SEO tools and systems used to track competitor websites
I’m not talking simply about tracking your keyword target positions in SERPS (Google rankings). That can be done very easily and cheaply. No, I mean tracking what is actually happening on competitor websites in a way that is almost identical to the tracking and monitoring of your own site.
Tools such as Semrush and Ahrefs are the choice of most SEO professionals, with Moz being another popular choice. They’re also the tools that are likely to be used to track your own website.
What type of competitor website data can you get?
You’ll discover when new content is added, new products, pages and much more. Building up a picture of what the competitor company is aiming for online is relatively straight forward. I’m not suggesting you invest huge amounts of your digital marketing time into investigating this data, either as the client or the SEO professional, but you certainly shouldn’t ignore it.
The professional SEO systems don’t tell you that the competitor is targeting “X, Y and Z”, it isn’t quite as simple as that.
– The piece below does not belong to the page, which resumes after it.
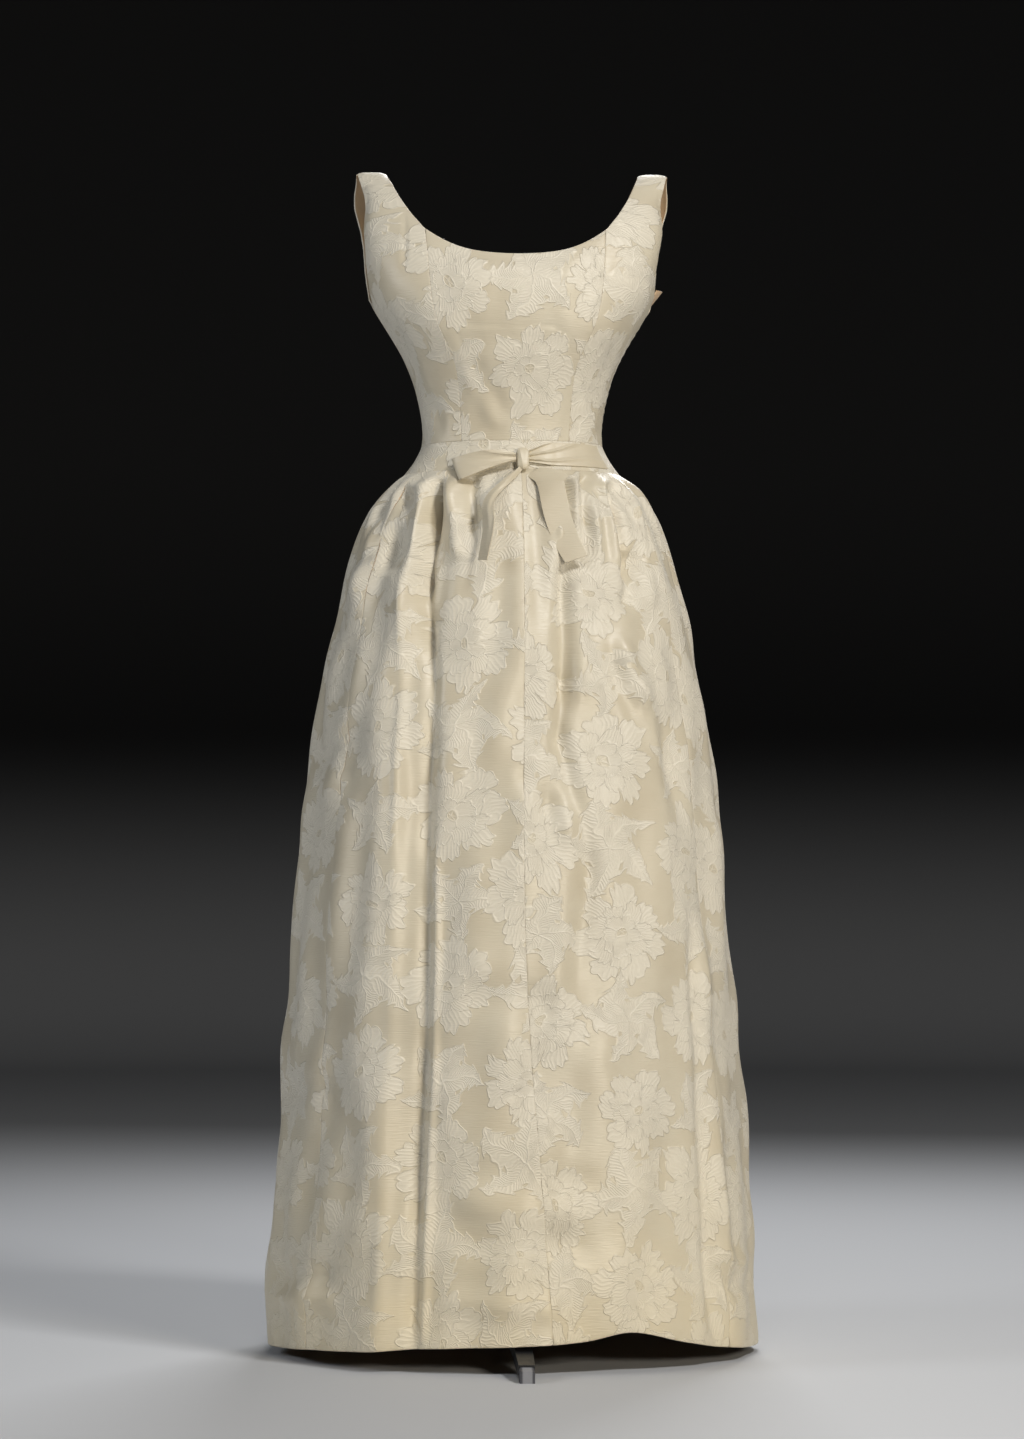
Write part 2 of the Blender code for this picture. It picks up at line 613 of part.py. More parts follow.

However, they give you sufficient data to be able to come to accurate conclusions if you know how to interpret the information.
It is a proactive measure to prevent you having to reactively adjust your SEO strategy or, worse still, find that you’ve lost the all-important ranking positions you’ve worked so had to get.
Summary & Feedback
Tracking your competitors websites is very different to watching what your competitors are up to in almost every other respect.
I recall the days when mystery shopping was the No.1 method for finding out what competitors were doing (and indeed checking that your own staff were doing their jobs properly).
It worked brilliantly in physical retail stores and still does, and in some respects that’s what tracking your competitors websites does in the digital age – but it won’t miss the things the human eye might in a fleeting visit to a physical store.
You should, of course, focus on your own SEO activity and strategy above all else. However, part of that strategy has to be awareness of what your competitors are doing.